For your cap problem, there are some things actually called 'pulse capacitors' made for this and fairly cheap from this place, https://www.surplussales.com/Capacitors/Polypropylene/Box-Caps/Index.html The MKP type are usually called pulse caps. No affiliation just a satisfied customer. They may have some of the other stuff you need.
https://www.surplussales.com/

heh, i've used those guy b4, never thought about caps n trons tho... (mostly hydraulics / tractor stuff...)

thanx...

william...

[ ps off-topic: why o why are replacement fan motors more expensive than original fan cost?!!!@### ]

 

[hackware]

Seems like my 'microwave transformer' idea wasn't so far off base after all. So here's another one, how about adapting a 'fence charger'? Some circuit changes would be needed to vary the pulses but it should be doable.

yeah, gotta drag out the old microwave for surgery...

i've built a few electric fences with ignition coils, mostly mother-earth magazine designs... nut'n fancy...

yer microwave transformer luv goes beyond electric fence requirements tho, unless ya wanna kill sumthin... ;-)

william...

 

[crutschow]

1% components are always nice, but not always really required, or even make ANY difference.

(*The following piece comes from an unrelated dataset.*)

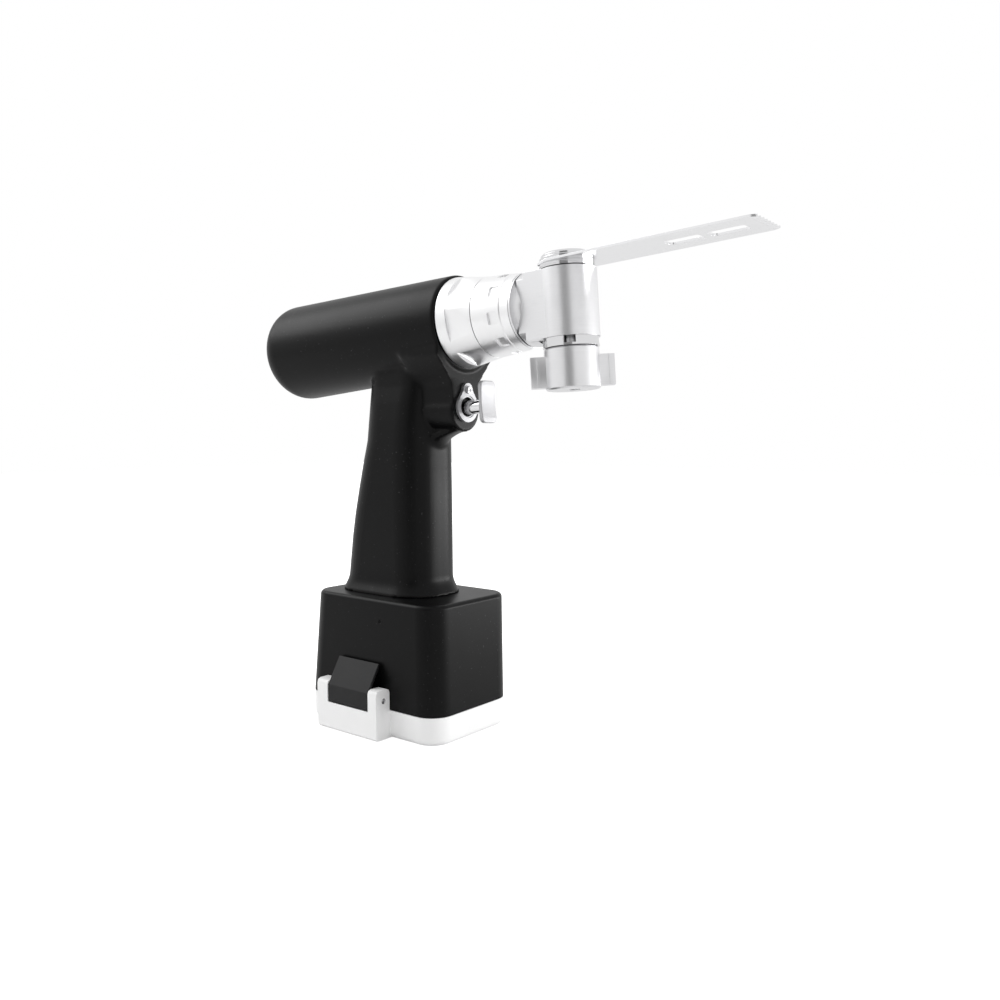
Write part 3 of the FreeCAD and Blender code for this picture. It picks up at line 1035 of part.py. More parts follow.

1% capacitors are only needed if you don't want to adjust the timing and that's not the case here, so even 20% capacitors would be fine.
You just take up the slop with a pot.

For 555 circuits you want to do
c) capacitor/variable-resistor.
(Adjustable capacitors are only generally used in high frequency circuits).

how about adapting a 'fence charger'?

Most of those have a short, non-adjustable pulse width.